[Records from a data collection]
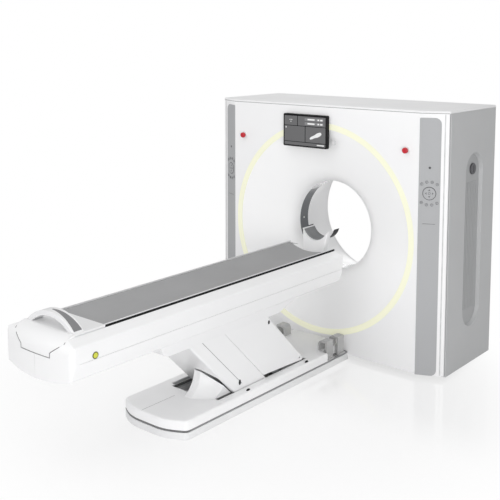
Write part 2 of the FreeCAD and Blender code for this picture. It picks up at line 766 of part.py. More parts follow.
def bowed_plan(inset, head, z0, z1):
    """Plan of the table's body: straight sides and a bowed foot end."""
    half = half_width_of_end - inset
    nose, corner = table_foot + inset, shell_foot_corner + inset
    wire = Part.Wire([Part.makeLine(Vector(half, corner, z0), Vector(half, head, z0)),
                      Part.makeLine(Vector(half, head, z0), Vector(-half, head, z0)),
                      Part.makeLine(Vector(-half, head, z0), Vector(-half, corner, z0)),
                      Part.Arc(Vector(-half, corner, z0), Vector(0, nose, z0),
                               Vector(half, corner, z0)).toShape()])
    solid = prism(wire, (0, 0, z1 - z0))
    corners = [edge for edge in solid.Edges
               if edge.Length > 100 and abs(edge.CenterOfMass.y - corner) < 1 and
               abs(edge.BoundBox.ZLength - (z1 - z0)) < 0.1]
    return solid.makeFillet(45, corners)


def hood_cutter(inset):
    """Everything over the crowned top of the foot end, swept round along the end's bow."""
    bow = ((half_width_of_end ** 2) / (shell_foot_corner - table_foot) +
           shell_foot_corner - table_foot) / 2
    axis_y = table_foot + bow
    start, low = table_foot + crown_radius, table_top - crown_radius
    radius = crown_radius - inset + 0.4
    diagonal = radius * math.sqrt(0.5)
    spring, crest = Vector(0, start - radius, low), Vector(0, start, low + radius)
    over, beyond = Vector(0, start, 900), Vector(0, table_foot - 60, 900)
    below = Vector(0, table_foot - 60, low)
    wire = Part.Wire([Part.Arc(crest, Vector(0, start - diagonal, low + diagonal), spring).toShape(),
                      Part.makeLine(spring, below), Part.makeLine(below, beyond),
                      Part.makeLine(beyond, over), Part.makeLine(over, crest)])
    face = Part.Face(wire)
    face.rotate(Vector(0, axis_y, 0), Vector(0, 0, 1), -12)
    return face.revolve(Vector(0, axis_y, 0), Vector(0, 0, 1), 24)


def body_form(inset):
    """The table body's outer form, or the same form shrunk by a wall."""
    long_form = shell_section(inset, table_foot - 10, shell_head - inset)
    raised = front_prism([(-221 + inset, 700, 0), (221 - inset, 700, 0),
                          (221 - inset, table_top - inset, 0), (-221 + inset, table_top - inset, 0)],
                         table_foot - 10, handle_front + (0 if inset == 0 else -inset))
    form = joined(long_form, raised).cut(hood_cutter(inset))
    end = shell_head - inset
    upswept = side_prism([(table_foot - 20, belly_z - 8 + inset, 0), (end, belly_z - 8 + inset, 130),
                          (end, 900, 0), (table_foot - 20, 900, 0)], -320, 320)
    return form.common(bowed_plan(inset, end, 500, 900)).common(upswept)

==

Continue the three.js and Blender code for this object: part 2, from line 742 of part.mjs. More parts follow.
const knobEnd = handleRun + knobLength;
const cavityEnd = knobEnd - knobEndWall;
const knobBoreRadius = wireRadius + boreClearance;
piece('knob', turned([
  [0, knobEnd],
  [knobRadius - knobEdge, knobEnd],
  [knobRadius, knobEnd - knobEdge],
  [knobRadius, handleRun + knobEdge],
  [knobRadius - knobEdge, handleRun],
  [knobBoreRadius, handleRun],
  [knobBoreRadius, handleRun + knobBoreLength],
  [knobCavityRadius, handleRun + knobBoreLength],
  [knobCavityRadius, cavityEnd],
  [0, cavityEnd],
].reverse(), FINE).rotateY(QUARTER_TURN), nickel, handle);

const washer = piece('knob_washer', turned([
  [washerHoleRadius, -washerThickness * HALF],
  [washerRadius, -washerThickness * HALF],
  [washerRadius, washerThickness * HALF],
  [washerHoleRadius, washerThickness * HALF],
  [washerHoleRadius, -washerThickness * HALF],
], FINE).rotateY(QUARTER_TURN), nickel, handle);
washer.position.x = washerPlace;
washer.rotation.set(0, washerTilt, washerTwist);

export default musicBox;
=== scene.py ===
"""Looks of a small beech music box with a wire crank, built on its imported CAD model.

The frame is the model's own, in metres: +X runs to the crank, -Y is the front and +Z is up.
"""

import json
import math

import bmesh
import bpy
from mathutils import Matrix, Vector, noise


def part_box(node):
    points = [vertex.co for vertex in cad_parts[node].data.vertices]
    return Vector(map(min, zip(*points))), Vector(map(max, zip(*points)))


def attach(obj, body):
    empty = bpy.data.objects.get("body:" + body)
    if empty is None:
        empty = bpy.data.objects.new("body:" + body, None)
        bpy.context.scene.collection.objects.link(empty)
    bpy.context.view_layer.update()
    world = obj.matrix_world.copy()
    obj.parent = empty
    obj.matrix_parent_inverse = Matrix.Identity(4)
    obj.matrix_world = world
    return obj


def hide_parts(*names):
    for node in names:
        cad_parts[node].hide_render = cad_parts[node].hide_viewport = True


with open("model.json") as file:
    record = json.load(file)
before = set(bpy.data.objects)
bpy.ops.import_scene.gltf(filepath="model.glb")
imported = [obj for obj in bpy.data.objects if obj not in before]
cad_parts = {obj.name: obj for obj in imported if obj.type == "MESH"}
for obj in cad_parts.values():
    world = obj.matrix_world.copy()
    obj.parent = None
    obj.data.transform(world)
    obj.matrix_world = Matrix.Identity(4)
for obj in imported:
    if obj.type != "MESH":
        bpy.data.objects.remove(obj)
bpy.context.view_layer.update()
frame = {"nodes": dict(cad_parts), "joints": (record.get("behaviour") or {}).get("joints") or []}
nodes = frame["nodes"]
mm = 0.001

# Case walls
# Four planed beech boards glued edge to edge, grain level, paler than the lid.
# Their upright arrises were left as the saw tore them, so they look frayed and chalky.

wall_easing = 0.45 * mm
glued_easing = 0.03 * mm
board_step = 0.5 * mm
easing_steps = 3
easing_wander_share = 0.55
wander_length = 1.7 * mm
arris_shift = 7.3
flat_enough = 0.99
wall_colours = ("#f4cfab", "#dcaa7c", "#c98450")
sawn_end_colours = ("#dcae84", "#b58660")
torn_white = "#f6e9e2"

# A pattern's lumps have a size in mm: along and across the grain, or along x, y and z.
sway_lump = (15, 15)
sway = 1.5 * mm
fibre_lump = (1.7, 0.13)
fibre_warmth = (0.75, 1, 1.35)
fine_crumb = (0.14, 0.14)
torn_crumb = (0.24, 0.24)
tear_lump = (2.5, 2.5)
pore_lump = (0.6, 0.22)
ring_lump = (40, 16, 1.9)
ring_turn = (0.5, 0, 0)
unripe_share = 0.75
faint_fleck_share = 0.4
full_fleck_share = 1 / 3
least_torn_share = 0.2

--

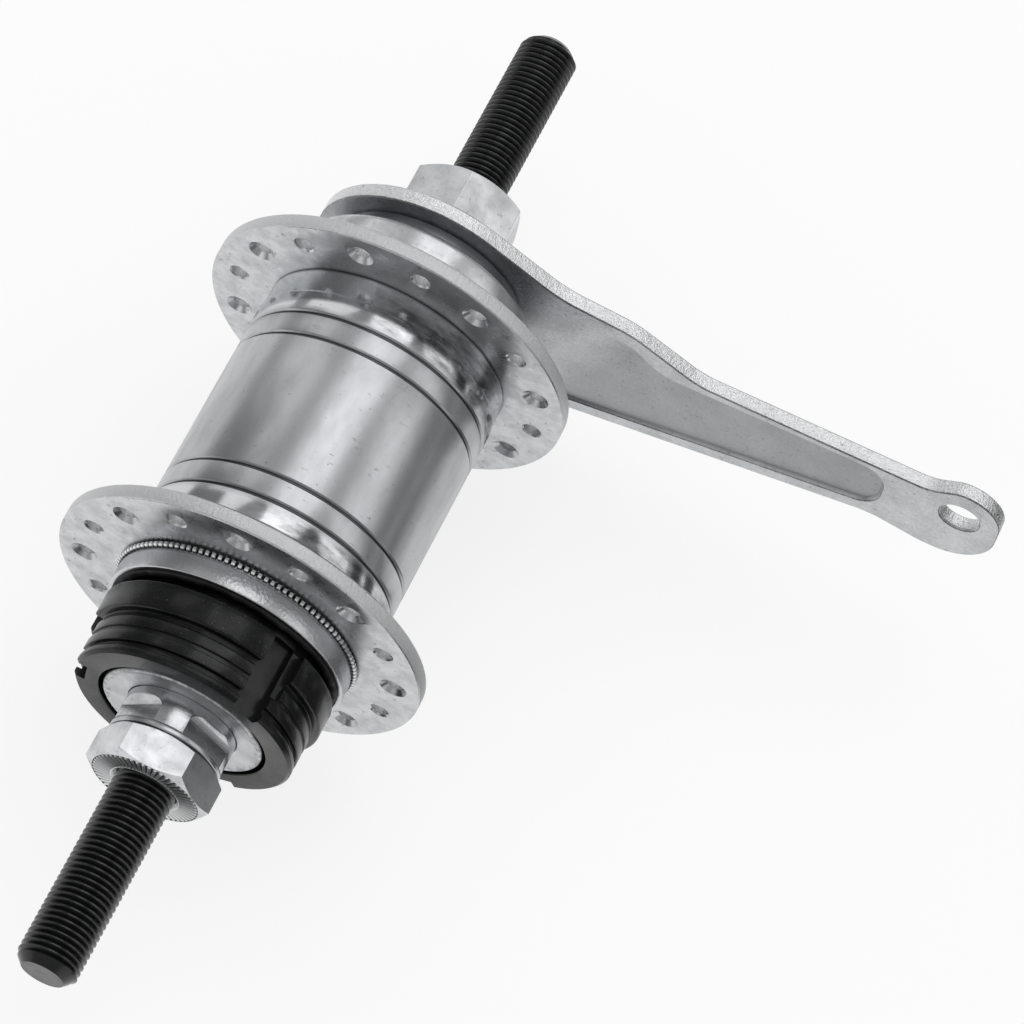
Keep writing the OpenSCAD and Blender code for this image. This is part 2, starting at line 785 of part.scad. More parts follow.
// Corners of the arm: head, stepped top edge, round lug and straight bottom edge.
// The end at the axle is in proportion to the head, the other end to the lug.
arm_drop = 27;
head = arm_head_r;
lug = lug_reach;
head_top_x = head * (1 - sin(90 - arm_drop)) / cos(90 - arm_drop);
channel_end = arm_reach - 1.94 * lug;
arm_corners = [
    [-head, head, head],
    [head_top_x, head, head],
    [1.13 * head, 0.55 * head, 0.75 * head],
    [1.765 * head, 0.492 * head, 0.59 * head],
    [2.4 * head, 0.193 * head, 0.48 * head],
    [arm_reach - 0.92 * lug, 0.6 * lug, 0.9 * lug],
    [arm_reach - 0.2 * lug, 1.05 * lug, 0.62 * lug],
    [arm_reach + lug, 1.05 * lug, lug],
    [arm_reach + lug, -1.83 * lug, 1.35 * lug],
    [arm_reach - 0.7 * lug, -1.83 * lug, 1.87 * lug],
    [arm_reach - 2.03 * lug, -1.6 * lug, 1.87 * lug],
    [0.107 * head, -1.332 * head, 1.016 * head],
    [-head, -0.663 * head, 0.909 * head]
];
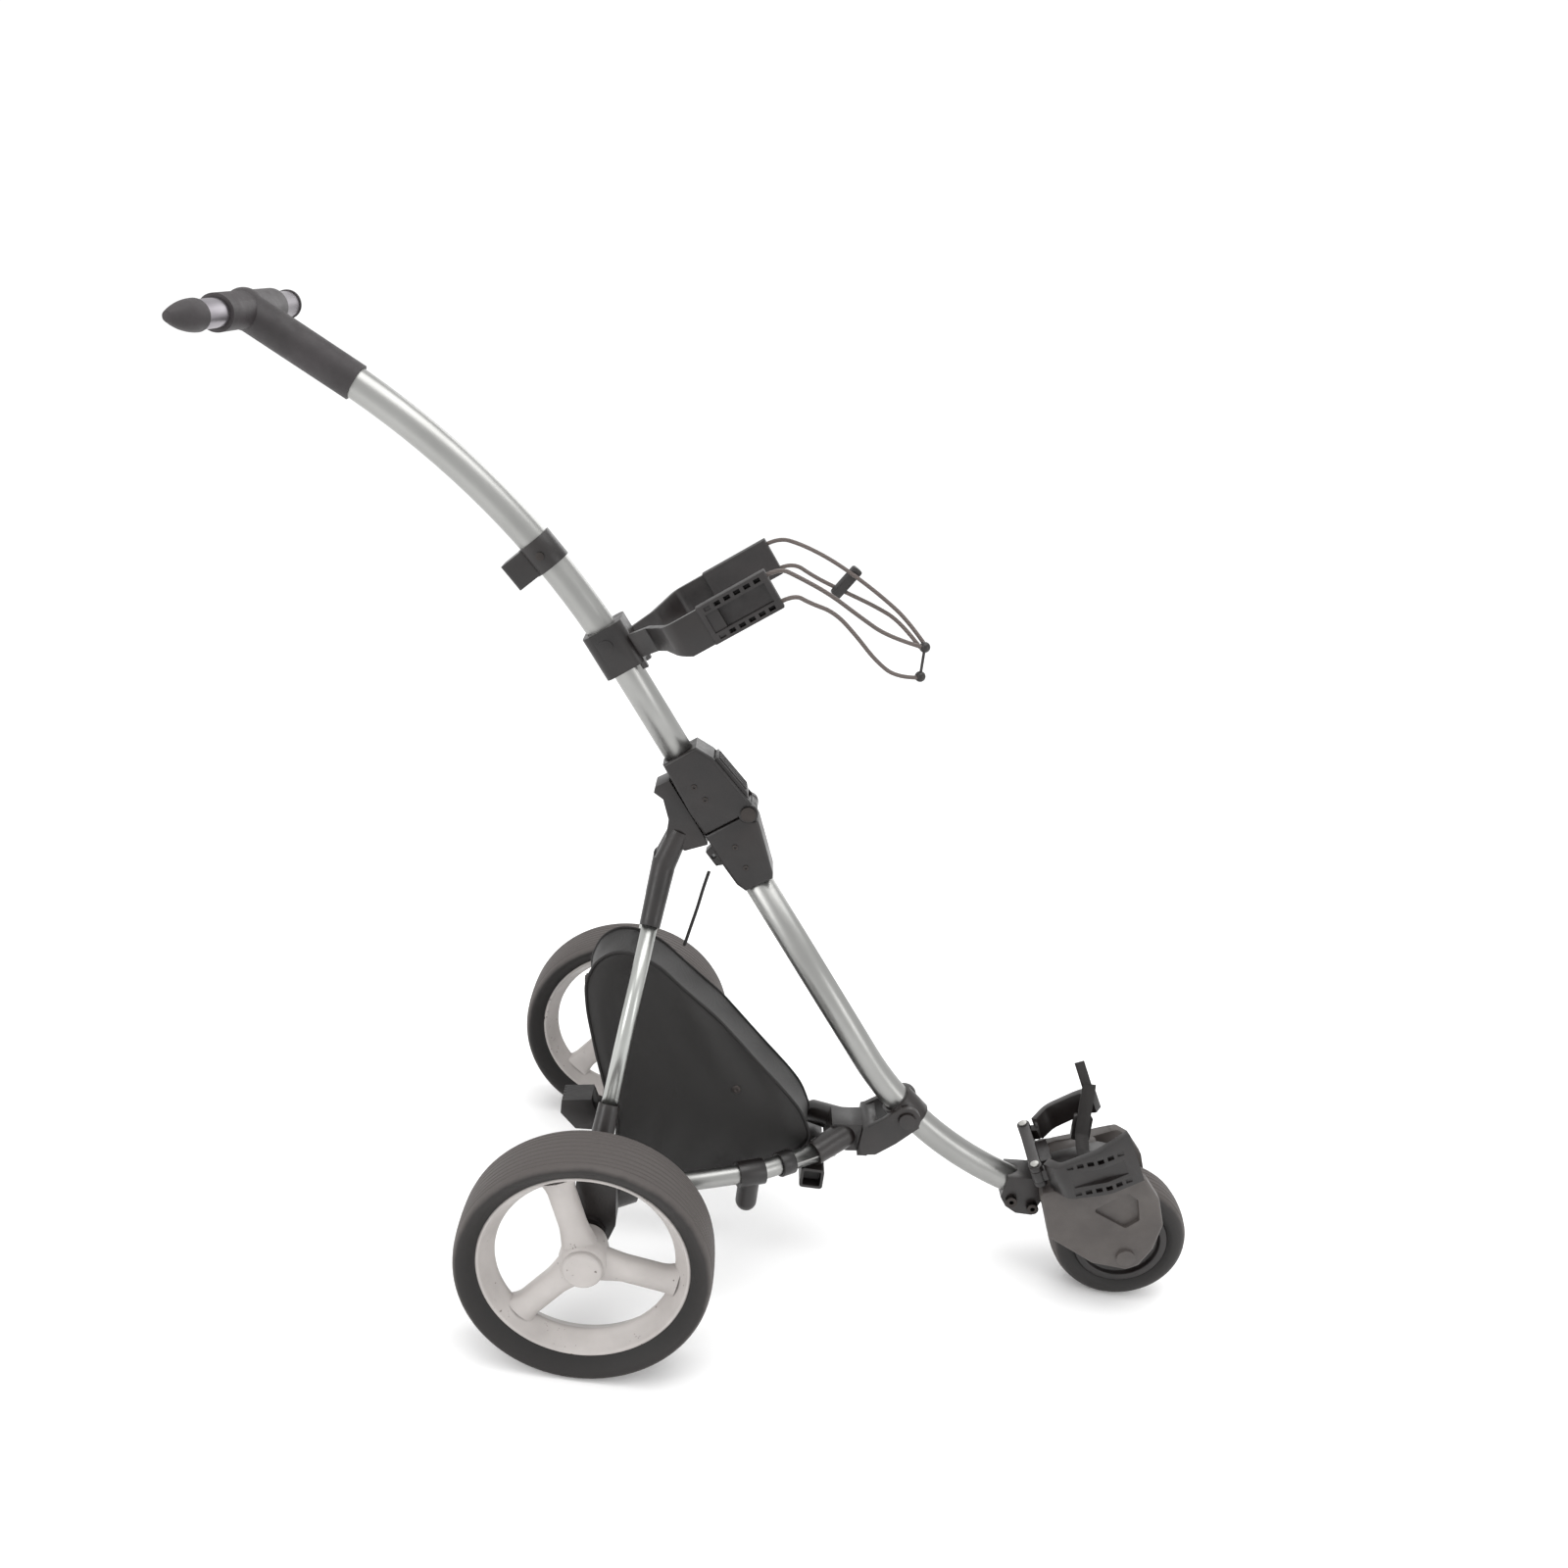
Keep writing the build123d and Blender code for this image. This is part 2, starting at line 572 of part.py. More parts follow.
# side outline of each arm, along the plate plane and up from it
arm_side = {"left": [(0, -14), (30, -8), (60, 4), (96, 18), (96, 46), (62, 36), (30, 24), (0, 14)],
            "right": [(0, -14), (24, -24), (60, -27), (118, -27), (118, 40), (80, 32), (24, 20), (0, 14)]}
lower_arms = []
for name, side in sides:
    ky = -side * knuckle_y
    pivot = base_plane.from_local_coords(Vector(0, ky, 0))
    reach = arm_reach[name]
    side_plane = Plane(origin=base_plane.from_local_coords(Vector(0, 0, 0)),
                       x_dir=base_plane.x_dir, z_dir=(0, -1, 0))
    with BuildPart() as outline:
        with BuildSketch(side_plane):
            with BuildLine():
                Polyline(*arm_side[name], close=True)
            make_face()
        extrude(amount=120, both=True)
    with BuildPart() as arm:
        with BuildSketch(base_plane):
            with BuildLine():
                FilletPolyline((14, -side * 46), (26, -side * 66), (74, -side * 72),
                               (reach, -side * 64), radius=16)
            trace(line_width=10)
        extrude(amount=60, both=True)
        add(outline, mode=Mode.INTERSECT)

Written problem
Select all lines in the listing above where the word "Keep" appears, and show them.

Response to this task
Keep writing the OpenSCAD and Blender code for this image. This is part 2, starting at line 785 of part.scad. More parts follow.
Keep writing the build123d and Blender code for this image. This is part 2, starting at line 572 of part.py. More parts follow.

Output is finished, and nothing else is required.